Pour nourrir son modèle qui suppose d'intégrer toutes les compétences, la société s'est lancée depuis deux ans dans une frénésie d'achats. L'acquisition de Michael Green Architecture, avec 25 architectes basés à Vancouver (Canada), et de Lord Aeck Sargent, basée à Atlanta et présente dans six Etats américains, porte à quatre le nombre d'agences d'architecture intégrées par Katerra, et à près de 300 personnes celui de ses « designers » maison. Restait encore à se prémunir de la pénurie croissante de main d'œuvre sur site. D'où sa décision d'absorber des entreprises de travaux comme United Renovations, Bristlecone ou Fields Construction.

Déjà capable de produire des panneaux contenant les éléments électriques et de plomberie, Katerra veut désormais aller encore plus loin dans la fabrication hors site d'éléments complexes. Lors d'une grand-messe à Las Vegas en mars 2019, la firme a ainsi dévoilé des blocs de salle de bain pré montés installables en quatre heures par deux employés, mais aussi des unités de climatisation et de chauffage qui s'insèrent dans les murs de chaque appartement. La logique reste la même : tout maîtriser pour éviter les surcoûts et les retards.

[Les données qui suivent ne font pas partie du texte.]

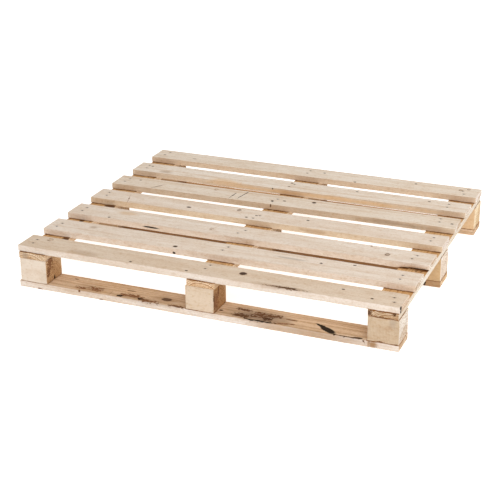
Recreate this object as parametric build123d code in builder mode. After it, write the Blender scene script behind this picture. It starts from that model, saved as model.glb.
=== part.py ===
"""Light 1200 x 1000 mm four-way block pallet: deck boards on stringer boards, blocks and bottom runners.

Frame: millimetres, +X along the deck boards, +Y from the front runner to the rear runner, +Z up.
Origin: the middle of the footprint, on the floor.
"""

import os

from build123d import *

# ---- Driving dimensions ----
LENGTH = 1200
WIDTH = 1000
BOARD_WIDTH = 90
BOARD_THICKNESS = 20
BLOCK_WIDTH = 90
BLOCK_HEIGHT = 75
DECK_COUNT = 7

# ---- Levels, from the floor up ----
RUNNER_TOP = BOARD_THICKNESS
BLOCK_TOP = RUNNER_TOP + BLOCK_HEIGHT
STRINGER_TOP = BLOCK_TOP + BOARD_THICKNESS
DECK_TOP = STRINGER_TOP + BOARD_THICKNESS

# ---- The even layout: three lines across the pallet, three rows along it, seven deck boards ----
LINE_NAMES = ("left", "middle", "right")
ROW_NAMES = ("front", "middle", "rear")
LINE_REACH = (LENGTH - BOARD_WIDTH) / 2
ROW_REACH = (WIDTH - BOARD_WIDTH) / 2
DECK_PITCH = (WIDTH - BOARD_WIDTH) / (DECK_COUNT - 1)
MIDDLE_BOARD = DECK_COUNT // 2
BOARDS_PER_ROW = MIDDLE_BOARD

# ---- How this pallet was really nailed up: small differences from the even layout ----
STRINGER_NUDGES = (3, 6, -3)
STRINGER_WIDTHS = (90, 88, 88)
STRINGER_TURNS = (0.15, 0.3, 0)
BLOCK_NUDGES = (6, 5, -1)
DECK_WIDTHS = (90, 92, 90, 89, 88, 86, 90)
DECK_NUDGES = (2, 0, -2, -1, 0, -3, -1)
DECK_TURNS = (-0.2, -0.1, 0.1, 0.15, 0.5, 0.1, -0.1)

# ---- Wire nails with flat heads ----
HEAD_RADIUS = 2.9
HEAD_THICKNESS = 1.1
HEAD_SINK = 0.5
SHANK_RADIUS = 1.3
POINT_LENGTH = 4
CROSSING_NAIL = 36
BLOCK_NAIL = 90
RUNNER_NAIL = 70

# Each deck board has a pair of nails at every line. A pair's two nails are a half spread to the
# front and rear of the board's middle. Its middle is moved by this much from the crossing's
# middle (x, y), and its two nails lean this much out of line (x).
NAIL_HALF_SPREAD = 14
PAIR_PLACES = (
    ((-14, 2, -2), (-1, 16, 4), (18, -4, -8)),
    ((-15, -1, 4), (-8, 11, 7), (-6, 0, 0)),
    ((-10, 0, 2), (-15, 4, 14), (-9, 4, 9)),
    ((-8, 3, -5), (-20, -14, 12), (4, 6, 3)),
    ((-12, -2, 6), (-20, -4, 9), (-13, 16, -3)),
    ((-9, 4, -3), (-19, 5, 10), (-21, 5, 0)),
    ((-10, 10, 8), (-12, 4, 3), (-4, -8, -10)),
)

# Each runner has three nails up into every block, one toward each end and one between.
RUNNER_NAIL_PLACES = ((-28, -22), (17, 31), (29, -16))

CORNER_ROUND = 0.8

front_to_rear = [i - 1 for i in range(3)]
line_x = [side * LINE_REACH for side in front_to_rear]
row_y = [side * ROW_REACH for side in front_to_rear]
stringer_x = [x + nudge for x, nudge in zip(line_x, STRINGER_NUDGES)]
block_x = [x + nudge for x, nudge in zip(line_x, BLOCK_NUDGES)]
deck_y = [(i - MIDDLE_BOARD) * DECK_PITCH + DECK_NUDGES[i] for i in range(DECK_COUNT)]


def nail(length):
    """One wire nail: its head's top is at the origin and its point is down."""
    with BuildPart() as made:
        with BuildSketch(Plane.XZ):
            with BuildLine():
                Polyline(
                    (0, 0),
                    (HEAD_RADIUS, 0),
                    (HEAD_RADIUS, -HEAD_THICKNESS),
                    (SHANK_RADIUS, -HEAD_THICKNESS),
                    (SHANK_RADIUS, POINT_LENGTH - length),
                    (0, -length),
                    close=True,
                )
            make_face()
        revolve(axis=Axis.Z)
    return made.part


def recess():
    """The dent that a driven nail's head leaves above itself."""
    with BuildPart() as made:
        Cylinder(HEAD_RADIUS, HEAD_SINK, align=(Align.CENTER, Align.CENTER, Align.MIN))
    return made.part


def board(length, width, thickness):
    """A sawn board along X, with its bottom at Z = 0 and its long edges just broken."""
    with BuildPart() as made:
        Box(length, width, thickness, align=(Align.CENTER, Align.CENTER, Align.MIN))
        fillet(made.edges().filter_by(Axis.X), CORNER_ROUND)
    return made.part


def deck_nail_spots(i):
    """The places of deck board i's nails, in the pallet's plan."""
    spots = []
    for x, (dx, dy, lean) in zip(stringer_x, PAIR_PLACES[i]):
        for end in (-1, 1):
            spots.append((x + dx + end * lean / 2, deck_y[i] + dy + end * NAIL_HALF_SPREAD))
    return spots


def runner_nail_spots(y):
    """The places of the nails that come up through the runner at y."""
    return [(x + dx, y + dy) for x in block_x for dx, dy in RUNNER_NAIL_PLACES]


# ---- Nails, placed before the wood so that each board can be bored by the same nails ----
long_nail = nail(BLOCK_NAIL)
short_nail = nail(CROSSING_NAIL)
up_nail = nail(RUNNER_NAIL).rotate(Axis.X, 180)
head_recess = recess()
up_recess = recess().rotate(Axis.X, 180)

deck_over_blocks = [i for i in range(DECK_COUNT) if i % BOARDS_PER_ROW == 0]
deck_between = [i for i in range(DECK_COUNT) if i % BOARDS_PER_ROW != 0]
deck_head_z = DECK_TOP - HEAD_SINK

long_spots = [(x, y, deck_head_z) for i in deck_over_blocks for x, y in deck_nail_spots(i)]
short_spots = [(x, y, deck_head_z) for i in deck_between for x, y in deck_nail_spots(i)]
up_spots = [(x, y, HEAD_SINK) for row in row_y for x, y in runner_nail_spots(row)]


def near(spots, solid_box):
    """The spots whose plan place is inside a part's box."""
    low, high = solid_box.min, solid_box.max
    return [s for s in spots if low.X < s[0] < high.X and low.Y < s[1] < high.Y]


def bore(wood):
    """Takes every nail that passes through the wood, and the dents over the heads, out of it."""
    box = wood.part.bounding_box()
    for spots, one_nail, one_recess in (
        (long_spots, long_nail, head_recess),
        (short_spots, short_nail, head_recess),
        (up_spots, up_nail, up_recess),
    ):
        here = near(spots, box)
        if here:
            with Locations(*here):
                add(one_nail, mode=Mode.SUBTRACT)
                add(one_recess, mode=Mode.SUBTRACT)


def keep(wood, name):
    """Labels a finished piece and writes it."""
    wood.part.label = name
    export_step(wood.part, f"parts/{name}.step")


os.makedirs("parts", exist_ok=True)

# ---- Deck boards, along X ----
for i in range(DECK_COUNT):
    with BuildPart() as deck_board:
        with Locations(Location((0, deck_y[i], STRINGER_TOP), (0, 0, DECK_TURNS[i]))):
            add(board(LENGTH, DECK_WIDTHS[i], BOARD_THICKNESS))
        bore(deck_board)
    keep(deck_board, f"deck_board_{i + 1}")

# ---- Stringer boards, along Y, on the blocks ----
for x, width, turn, line in zip(stringer_x, STRINGER_WIDTHS, STRINGER_TURNS, LINE_NAMES):
    with BuildPart() as stringer_board:
        with Locations(Location((x, 0, BLOCK_TOP), (0, 0, 90 + turn))):
            add(board(WIDTH, width, BOARD_THICKNESS))
        bore(stringer_board)
    keep(stringer_board, f"stringer_board_{line}")

# ---- Blocks, with their grain along X ----
for y, row in zip(row_y, ROW_NAMES):
    for x, line in zip(block_x, LINE_NAMES):
        with BuildPart() as block:
            with Locations((x, y, RUNNER_TOP)):
                add(board(BLOCK_WIDTH, BLOCK_WIDTH, BLOCK_HEIGHT))
            bore(block)
        keep(block, f"block_{row}_{line}")

# ---- Bottom runners, along X, under the blocks ----
for y, row in zip(row_y, ROW_NAMES):
    with BuildPart() as bottom_runner:
        with Locations((0, y, 0)):
            add(board(LENGTH, BOARD_WIDTH, BOARD_THICKNESS))
        bore(bottom_runner)
    keep(bottom_runner, f"bottom_runner_{row}")

# ---- The nails themselves, one node for each kind ----
for name, spots, one_nail in (
    ("deck_to_block_nails", long_spots, long_nail),
    ("deck_to_stringer_nails", short_spots, short_nail),
    ("runner_to_block_nails", up_spots, up_nail),
):
    with BuildPart() as nails:
        with Locations(*spots):
            add(one_nail)
    keep(nails, name)
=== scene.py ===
"""Looks for a light 1200 x 1000 mm four-way block pallet: rough sawn, knotty pine, nailed together.

Every board and block is a closed mesh of its own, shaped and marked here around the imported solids.
A piece's own axes are u, along its grain, v, across it, and w, up, all from the piece's middle.
Each mesh carries a few attributes that its wood material reads: where each point lies in the log
that it was sawn from, and how far it is from the nearest knot, stain, dark mark and nail.
"""

import math

import bpy
import numpy as np
from mathutils import Euler, Matrix, Vector


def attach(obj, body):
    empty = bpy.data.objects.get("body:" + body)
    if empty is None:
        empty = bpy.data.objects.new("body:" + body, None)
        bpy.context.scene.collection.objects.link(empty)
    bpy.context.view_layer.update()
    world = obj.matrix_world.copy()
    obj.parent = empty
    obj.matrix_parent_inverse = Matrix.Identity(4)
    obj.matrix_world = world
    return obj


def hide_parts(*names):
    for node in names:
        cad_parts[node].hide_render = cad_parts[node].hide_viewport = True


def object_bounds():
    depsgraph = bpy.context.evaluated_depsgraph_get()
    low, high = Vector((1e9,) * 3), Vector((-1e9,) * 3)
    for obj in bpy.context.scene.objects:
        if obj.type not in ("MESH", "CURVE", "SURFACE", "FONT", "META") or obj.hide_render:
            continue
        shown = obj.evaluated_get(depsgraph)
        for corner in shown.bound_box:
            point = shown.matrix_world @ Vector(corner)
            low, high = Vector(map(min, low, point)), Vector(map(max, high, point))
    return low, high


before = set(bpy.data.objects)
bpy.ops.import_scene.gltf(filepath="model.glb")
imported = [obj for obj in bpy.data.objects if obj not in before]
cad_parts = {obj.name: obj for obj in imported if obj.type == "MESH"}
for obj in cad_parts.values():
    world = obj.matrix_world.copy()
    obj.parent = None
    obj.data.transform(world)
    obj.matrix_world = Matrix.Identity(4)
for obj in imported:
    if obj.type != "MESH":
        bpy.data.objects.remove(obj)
cad_box = [list(corner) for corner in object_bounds()]

MM = 0.001
ON_FACE = 1e-7  # a grid point this close to a flat face lies on it
PALLET_FRONT = cad_box[0][1]


# ---------------------------------------------------------------- small helpers


def smooth(low, high, x):
    """0 below low, 1 above high and a smooth step between them."""
    t = np.clip((np.asarray(x, float) - low) / (high - low), 0, 1)
    return t * t * (3 - 2 * t)


def hash01(*cells):
    """A repeatable number from 0 to 1 for each whole-number cell."""
    mixed = np.zeros_like(np.asarray(cells[0]), dtype=np.uint64)
    for i, cell in enumerate(cells):
        step = np.asarray(cell).astype(np.int64).astype(np.uint64)
        mixed = (mixed ^ (step * np.uint64(0x9E3779B97F4A7C15 + 2 * i))) * np.uint64(0xBF58476D1CE4E5B9)
        mixed ^= mixed >> np.uint64(29)
    return (mixed >> np.uint64(11)).astype(float) / float(1 << 53)


def value_noise(points, seed):
    """Smooth noise from -1 to 1 with one bump per unit, at an (n, 3) array of points."""
    base = np.floor(points)
    t = points - base
    t = t * t * (3 - 2 * t)
    total = np.zeros(len(points))
    for corner in np.ndindex(2, 2, 2):
        weight = np.prod(np.where(np.array(corner) == 1, t, 1 - t), axis=1)
        cell = base + np.array(corner)
        total += weight * hash01(cell[:, 0], cell[:, 1], cell[:, 2], np.full(len(points), seed))
    return total * 2 - 1


# ---------------------------------------------------------------- a piece's place in the CAD model


class Place:
    """Where a board or block lies: its middle, its own three axes and its half sizes, in metres."""

    def __init__(self, node, along):
        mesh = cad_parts[node].data
        points = np.zeros(len(mesh.vertices) * 3)
        mesh.vertices.foreach_get("co", points)
        points = points.reshape(-1, 3)
        low, high = points.min(0), points.max(0)
        long_axis = "XY".index(along)
        cross_axis = 1 - long_axis
        ends = [points[np.abs(points[:, long_axis] - end[long_axis]) < MM] for end in (low, high)]
        edges = [(e[:, cross_axis].min(), e[:, cross_axis].max()) for e in ends]
        rise = (sum(edges[1]) - sum(edges[0])) / 2
        length = high[long_axis] - low[long_axis]
        turn = math.atan2(rise, length) * (1 if along == "X" else -1)
        turn += 0 if along == "X" else math.pi / 2
        self.u = np.array([math.cos(turn), math.sin(turn), 0])
        self.v = np.array([-math.sin(turn), math.cos(turn), 0])
        self.w = np.array([0, 0, 1.0])
        self.middle = (low + high) / 2
        spans = [(points - self.middle) @ axis for axis in (self.u, self.v, self.w)]
        self.half = np.array([(s.max() - s.min()) / 2 for s in spans])

    def local(self, points):
        """Points of the pallet as (u, v, w)."""
        return (np.asarray(points, float) - self.middle) @ np.array([self.u, self.v, self.w]).T

    def world(self, points):
        """Points (u, v, w) as points of the pallet."""
        return self.middle + points @ np.array([self.u, self.v, self.w])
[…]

Raison pour laquelle la société en vient à fabriquer ses propres fenêtres.

Contrôle total. « Nous contrôlons tous les éléments qui pèsent plus de 2 % dans la chaîne de valeur », annonce Craig Curtis, chef du département architecture de Katerra, dans un podcast du magazine « The Architect ». « Ce système nous permet non seulement d'assurer la qualité à coût réduit, mais aussi de garantir dès le départ le prix prévu, sans interférences ni amendements en aval. » Du début à la fin, le processus doit être maîtrisé.

Pour s'en assurer, une nouvelle plate-forme informatique baptisée « Apollo » assurera un management complet de la construction, de l'étude des marchés et des sites, à la gestion du personnel des chantiers, en passant par la coordination des travaux et la gestion des composants des bâtiments. L'indice d'une diversification dans les services à la construction ? « C'est une innovation majeure qui vise à optimiser le processus, analyse Franck Moine, directeur de Winnovation, la structure de veille de Bouygues basée à San Francisco. Il ne faudra pas s'étonner de les voir rechercher de nouveaux talents dans ce domaine. » Mais avant même de parler d'ouvrir le champ de ses activités, Katerra entend bien importer son modèle au-delà de ses frontières. Il vient notamment de se voir confier un projet de 4 100 logements à loyers modérés dans cinq villes d'Arabie saoudite. Et en Inde, sa fusion avec KEF Intra lui ouvre un marché potentiel de 3,7 Mds € dans un pays en pleine pénurie de logements.